## [Rows from a 3D modeling dataset]
--- BEGIN ---
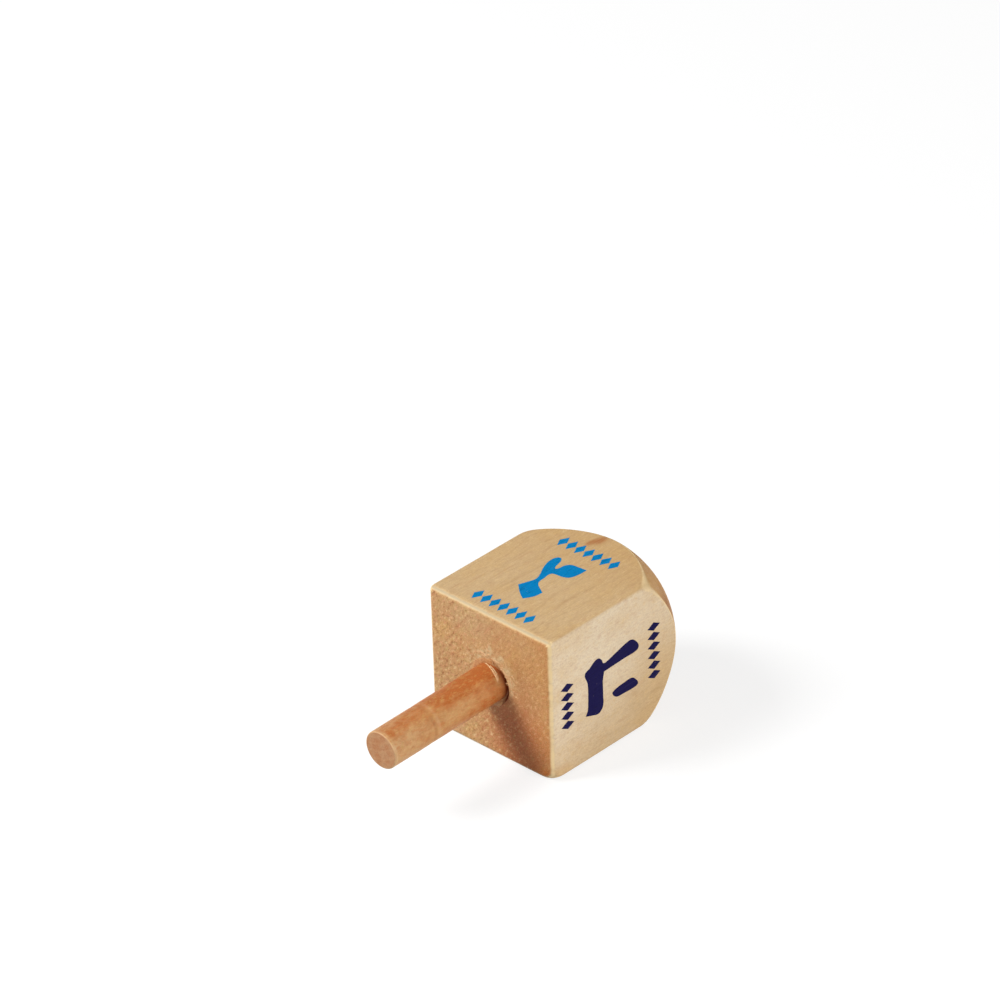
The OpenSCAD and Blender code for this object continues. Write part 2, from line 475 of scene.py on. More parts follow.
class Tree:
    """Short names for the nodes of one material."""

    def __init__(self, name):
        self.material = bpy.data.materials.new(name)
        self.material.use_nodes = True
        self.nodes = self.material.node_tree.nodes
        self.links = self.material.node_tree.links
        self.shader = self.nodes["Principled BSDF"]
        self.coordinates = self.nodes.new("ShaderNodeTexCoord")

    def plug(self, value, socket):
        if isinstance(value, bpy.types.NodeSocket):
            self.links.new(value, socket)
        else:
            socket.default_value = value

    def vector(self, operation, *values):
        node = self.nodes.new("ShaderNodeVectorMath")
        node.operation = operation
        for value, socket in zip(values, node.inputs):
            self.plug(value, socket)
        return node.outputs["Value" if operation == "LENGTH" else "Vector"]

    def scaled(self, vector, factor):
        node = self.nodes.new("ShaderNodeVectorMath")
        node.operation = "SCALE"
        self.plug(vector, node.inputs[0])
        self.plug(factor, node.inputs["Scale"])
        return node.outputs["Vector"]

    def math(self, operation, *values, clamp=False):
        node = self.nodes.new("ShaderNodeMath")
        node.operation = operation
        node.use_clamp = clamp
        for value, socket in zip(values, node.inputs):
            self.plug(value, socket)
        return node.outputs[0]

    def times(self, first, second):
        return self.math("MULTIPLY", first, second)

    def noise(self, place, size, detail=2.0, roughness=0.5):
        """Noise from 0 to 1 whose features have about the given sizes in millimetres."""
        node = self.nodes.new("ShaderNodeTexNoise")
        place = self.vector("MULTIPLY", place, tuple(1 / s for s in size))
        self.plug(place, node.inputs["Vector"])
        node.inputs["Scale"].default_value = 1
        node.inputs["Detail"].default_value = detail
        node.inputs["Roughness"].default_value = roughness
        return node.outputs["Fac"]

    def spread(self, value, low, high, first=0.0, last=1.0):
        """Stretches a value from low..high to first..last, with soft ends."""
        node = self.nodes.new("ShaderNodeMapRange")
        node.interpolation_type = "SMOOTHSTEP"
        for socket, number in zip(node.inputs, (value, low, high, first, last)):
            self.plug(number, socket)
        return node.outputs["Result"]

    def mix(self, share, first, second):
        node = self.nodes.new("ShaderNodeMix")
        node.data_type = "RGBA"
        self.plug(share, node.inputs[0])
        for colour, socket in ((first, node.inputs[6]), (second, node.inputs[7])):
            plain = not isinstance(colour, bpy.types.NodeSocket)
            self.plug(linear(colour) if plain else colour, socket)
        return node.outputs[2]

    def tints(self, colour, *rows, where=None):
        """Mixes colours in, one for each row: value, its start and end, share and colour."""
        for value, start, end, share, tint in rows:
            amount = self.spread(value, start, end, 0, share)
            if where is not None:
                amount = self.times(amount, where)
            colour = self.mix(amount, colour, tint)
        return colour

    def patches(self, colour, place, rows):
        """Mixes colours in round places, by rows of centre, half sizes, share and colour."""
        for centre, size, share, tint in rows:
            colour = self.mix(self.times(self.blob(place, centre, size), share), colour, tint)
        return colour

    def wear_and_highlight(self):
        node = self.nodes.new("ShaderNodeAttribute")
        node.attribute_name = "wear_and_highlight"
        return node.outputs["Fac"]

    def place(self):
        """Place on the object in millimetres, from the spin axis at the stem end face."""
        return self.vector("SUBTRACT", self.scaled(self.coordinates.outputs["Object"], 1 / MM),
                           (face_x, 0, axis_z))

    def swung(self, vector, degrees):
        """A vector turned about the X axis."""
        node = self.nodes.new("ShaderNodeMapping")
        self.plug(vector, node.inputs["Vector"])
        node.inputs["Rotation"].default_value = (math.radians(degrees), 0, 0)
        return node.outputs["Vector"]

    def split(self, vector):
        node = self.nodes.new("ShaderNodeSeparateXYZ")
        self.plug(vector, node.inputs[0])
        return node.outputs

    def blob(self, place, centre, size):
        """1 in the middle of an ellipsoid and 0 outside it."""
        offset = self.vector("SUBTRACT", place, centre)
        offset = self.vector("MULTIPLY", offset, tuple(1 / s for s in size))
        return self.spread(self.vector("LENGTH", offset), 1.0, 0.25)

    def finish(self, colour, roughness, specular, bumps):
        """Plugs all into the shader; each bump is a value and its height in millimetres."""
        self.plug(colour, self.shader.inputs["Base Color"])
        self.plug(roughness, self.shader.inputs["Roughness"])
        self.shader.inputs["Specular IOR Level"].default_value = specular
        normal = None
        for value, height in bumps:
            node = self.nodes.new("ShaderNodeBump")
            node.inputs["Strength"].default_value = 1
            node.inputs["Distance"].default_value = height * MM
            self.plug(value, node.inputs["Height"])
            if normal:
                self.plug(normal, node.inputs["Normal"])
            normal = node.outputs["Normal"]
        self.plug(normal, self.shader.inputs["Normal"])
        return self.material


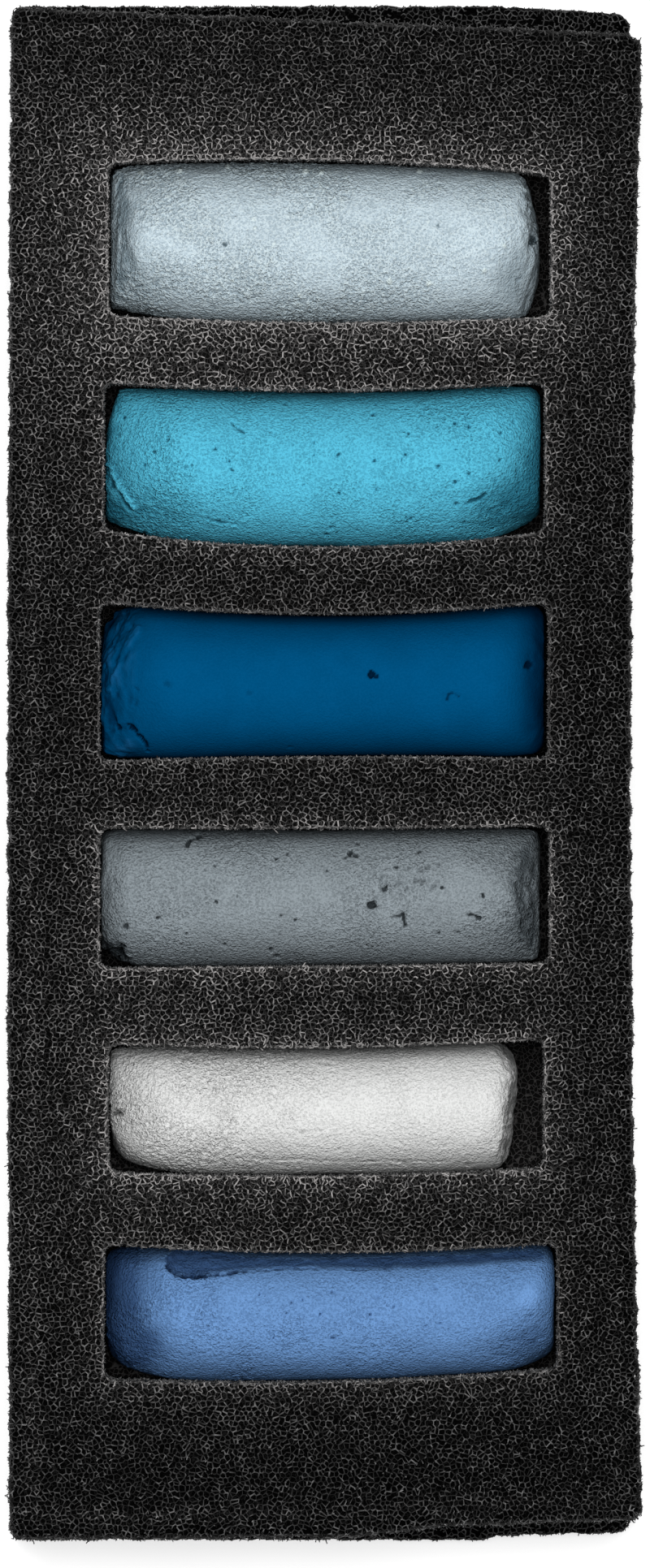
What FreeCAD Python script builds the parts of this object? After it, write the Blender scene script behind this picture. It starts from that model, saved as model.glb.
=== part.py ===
--- END ---
## [Exercise aim]
Would you reproduce all the entries exactly?

## [The result]
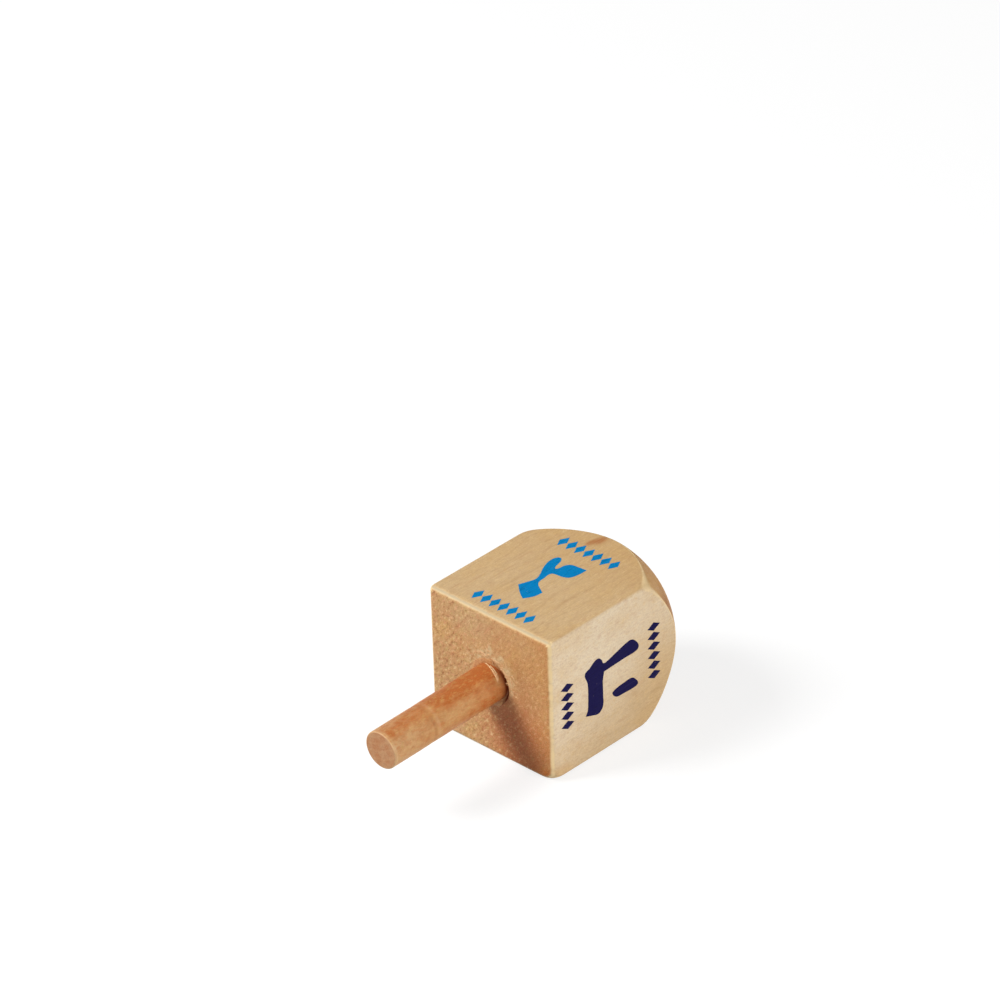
The OpenSCAD and Blender code for this object continues. Write part 2, from line 475 of scene.py on. More parts follow.
class Tree:
    """Short names for the nodes of one material."""

    def __init__(self, name):
        self.material = bpy.data.materials.new(name)
        self.material.use_nodes = True
        self.nodes = self.material.node_tree.nodes
        self.links = self.material.node_tree.links
        self.shader = self.nodes["Principled BSDF"]
        self.coordinates = self.nodes.new("ShaderNodeTexCoord")

    def plug(self, value, socket):
        if isinstance(value, bpy.types.NodeSocket):
            self.links.new(value, socket)
        else:
            socket.default_value = value

    def vector(self, operation, *values):
        node = self.nodes.new("ShaderNodeVectorMath")
        node.operation = operation
        for value, socket in zip(values, node.inputs):
            self.plug(value, socket)
        return node.outputs["Value" if operation == "LENGTH" else "Vector"]

    def scaled(self, vector, factor):
        node = self.nodes.new("ShaderNodeVectorMath")
        node.operation = "SCALE"
        self.plug(vector, node.inputs[0])
        self.plug(factor, node.inputs["Scale"])
        return node.outputs["Vector"]

    def math(self, operation, *values, clamp=False):
        node = self.nodes.new("ShaderNodeMath")
        node.operation = operation
        node.use_clamp = clamp
        for value, socket in zip(values, node.inputs):
            self.plug(value, socket)
        return node.outputs[0]

    def times(self, first, second):
        return self.math("MULTIPLY", first, second)

    def noise(self, place, size, detail=2.0, roughness=0.5):
        """Noise from 0 to 1 whose features have about the given sizes in millimetres."""
        node = self.nodes.new("ShaderNodeTexNoise")
        place = self.vector("MULTIPLY", place, tuple(1 / s for s in size))
        self.plug(place, node.inputs["Vector"])
        node.inputs["Scale"].default_value = 1
        node.inputs["Detail"].default_value = detail
        node.inputs["Roughness"].default_value = roughness
        return node.outputs["Fac"]

    def spread(self, value, low, high, first=0.0, last=1.0):
        """Stretches a value from low..high to first..last, with soft ends."""
        node = self.nodes.new("ShaderNodeMapRange")
        node.interpolation_type = "SMOOTHSTEP"
        for socket, number in zip(node.inputs, (value, low, high, first, last)):
            self.plug(number, socket)
        return node.outputs["Result"]

    def mix(self, share, first, second):
        node = self.nodes.new("ShaderNodeMix")
        node.data_type = "RGBA"
        self.plug(share, node.inputs[0])
        for colour, socket in ((first, node.inputs[6]), (second, node.inputs[7])):
            plain = not isinstance(colour, bpy.types.NodeSocket)
            self.plug(linear(colour) if plain else colour, socket)
        return node.outputs[2]

    def tints(self, colour, *rows, where=None):
        """Mixes colours in, one for each row: value, its start and end, share and colour."""
        for value, start, end, share, tint in rows:
            amount = self.spread(value, start, end, 0, share)
            if where is not None:
                amount = self.times(amount, where)
            colour = self.mix(amount, colour, tint)
        return colour

    def patches(self, colour, place, rows):
        """Mixes colours in round places, by rows of centre, half sizes, share and colour."""
        for centre, size, share, tint in rows:
            colour = self.mix(self.times(self.blob(place, centre, size), share), colour, tint)
        return colour

    def wear_and_highlight(self):
        node = self.nodes.new("ShaderNodeAttribute")
        node.attribute_name = "wear_and_highlight"
        return node.outputs["Fac"]

    def place(self):
        """Place on the object in millimetres, from the spin axis at the stem end face."""
        return self.vector("SUBTRACT", self.scaled(self.coordinates.outputs["Object"], 1 / MM),
                           (face_x, 0, axis_z))

    def swung(self, vector, degrees):
        """A vector turned about the X axis."""
        node = self.nodes.new("ShaderNodeMapping")
        self.plug(vector, node.inputs["Vector"])
        node.inputs["Rotation"].default_value = (math.radians(degrees), 0, 0)
        return node.outputs["Vector"]

    def split(self, vector):
        node = self.nodes.new("ShaderNodeSeparateXYZ")
        self.plug(vector, node.inputs[0])
        return node.outputs

    def blob(self, place, centre, size):
        """1 in the middle of an ellipsoid and 0 outside it."""
        offset = self.vector("SUBTRACT", place, centre)
        offset = self.vector("MULTIPLY", offset, tuple(1 / s for s in size))
        return self.spread(self.vector("LENGTH", offset), 1.0, 0.25)

    def finish(self, colour, roughness, specular, bumps):
        """Plugs all into the shader; each bump is a value and its height in millimetres."""
        self.plug(colour, self.shader.inputs["Base Color"])
        self.plug(roughness, self.shader.inputs["Roughness"])
        self.shader.inputs["Specular IOR Level"].default_value = specular
        normal = None
        for value, height in bumps:
            node = self.nodes.new("ShaderNodeBump")
            node.inputs["Strength"].default_value = 1
            node.inputs["Distance"].default_value = height * MM
            self.plug(value, node.inputs["Height"])
            if normal:
                self.plug(normal, node.inputs["Normal"])
            normal = node.outputs["Normal"]
        self.plug(normal, self.shader.inputs["Normal"])
        return self.material


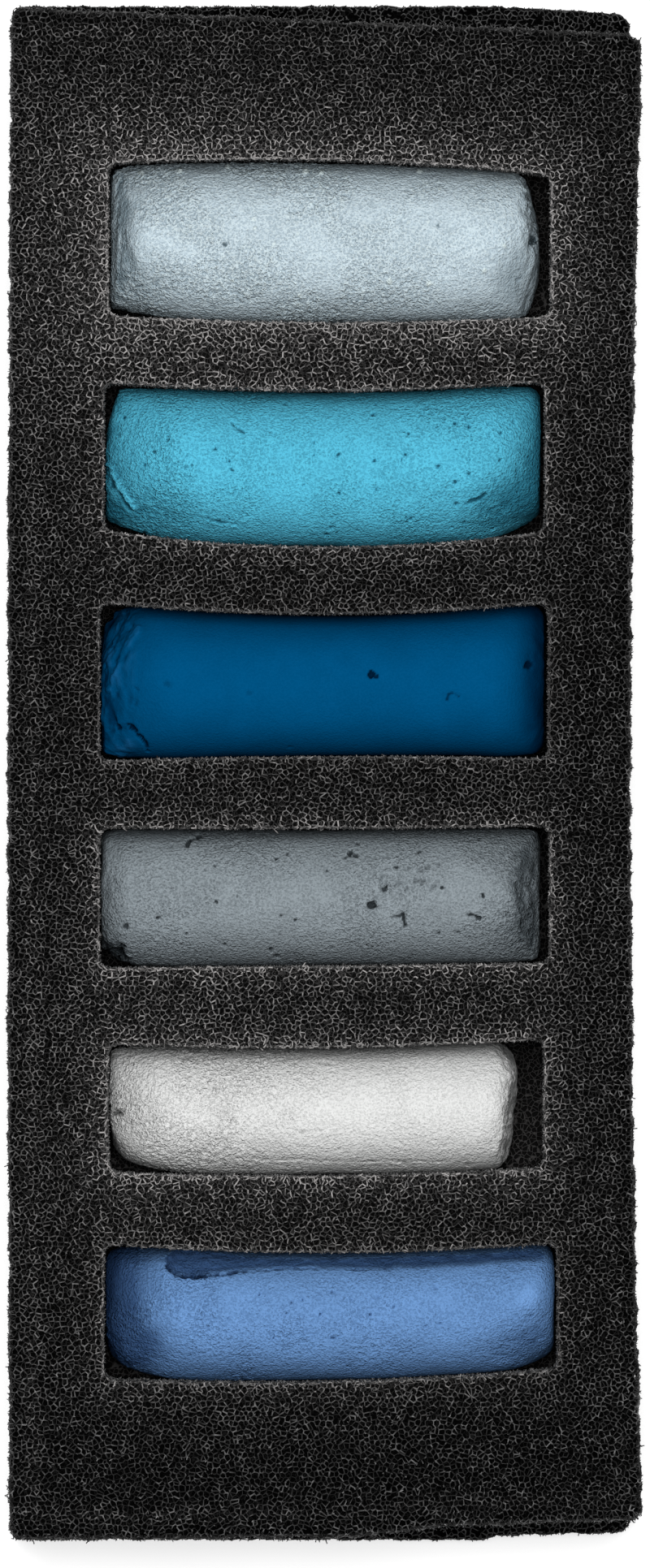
What FreeCAD Python script builds the parts of this object? After it, write the Blender scene script behind this picture. It starts from that model, saved as model.glb.
=== part.py ===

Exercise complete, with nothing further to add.